Cominciamo citando un classico della teoria cinematografica: “Quando, una ventina d’anni fa, si fecero i primi tentativi di film sonoro, scrissi in Der Geist der Films che il suono non costituiva una conquista, ma un semplice problema: conquista sarebbe divenuto – e conquista eccezionale – il giorno in cui fosse stato risolto.”
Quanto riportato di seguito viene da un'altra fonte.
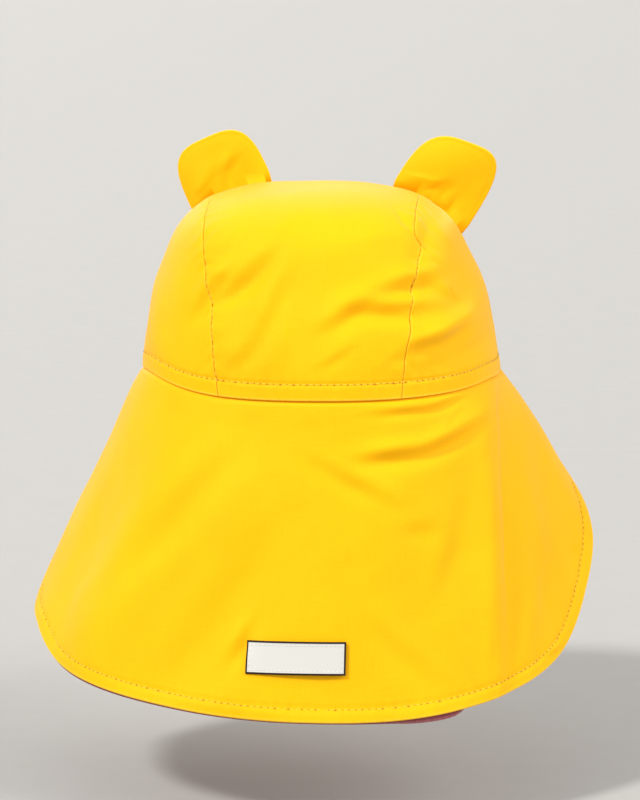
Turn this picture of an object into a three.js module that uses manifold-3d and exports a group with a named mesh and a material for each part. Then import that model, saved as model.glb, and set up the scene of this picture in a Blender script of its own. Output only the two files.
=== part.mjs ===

Béla Balász, uno dei maggiori teorici dell’arte cinematografica della prima parte del Novecento, autore di uno dei testi più importanti per capire l’evoluzione dell’estetica cinematografica dagli inizi agli anni quaranta, Il Film: evoluzione ed essenza di un’arte nuova (ancora in commercio),  non era un conservatore condizionato da un’estetica ideologica che gli impediva di apprezzare le novità tecnologiche. Ma era persuaso che la perfezione del linguaggio cinematografico del cinema muto, che esaltava lo ”specifico filmico” senza appoggiarsi in modo surrettizio sulle caratteristiche delle altri arti, non era stata neppure sfiorata dal cinema sonoro. Queste peculiarità il cinema sonoro le perse, non riuscendo a trovare una sua specificità di linguaggio, divenendo per lo più, secondo Balász, mero “teatro fotografato”.

Balász morì nel 1949, senza probabilmente conoscere i film di Orson Welles (per citare forse il più grande innovatore del cinema degli anni quaranta e cinquanta), che pure erano già usciti (Citizen Kane è del 1941). Il cinema sonoro ha poi certamente trovato la sua strada (basti pensare a Godard), ma nel complesso non è che abbia dato davvero prove convincenti e durature di aver superato il problema.

Le due direttrici fondative del cinema dagli anni settanta ad oggi sono la spettacolarizzazione e il dialogo. Ma raramente una “narrativa per immagini”. Tanto che per tornare a vedere un racconto per immagini, bisogna riappiccicare i fogli del calendario e fingere di attestarci al 1929, l’anno in cui ha inizio la vicenda di The artist, il bel film di Michel Hazanavicius.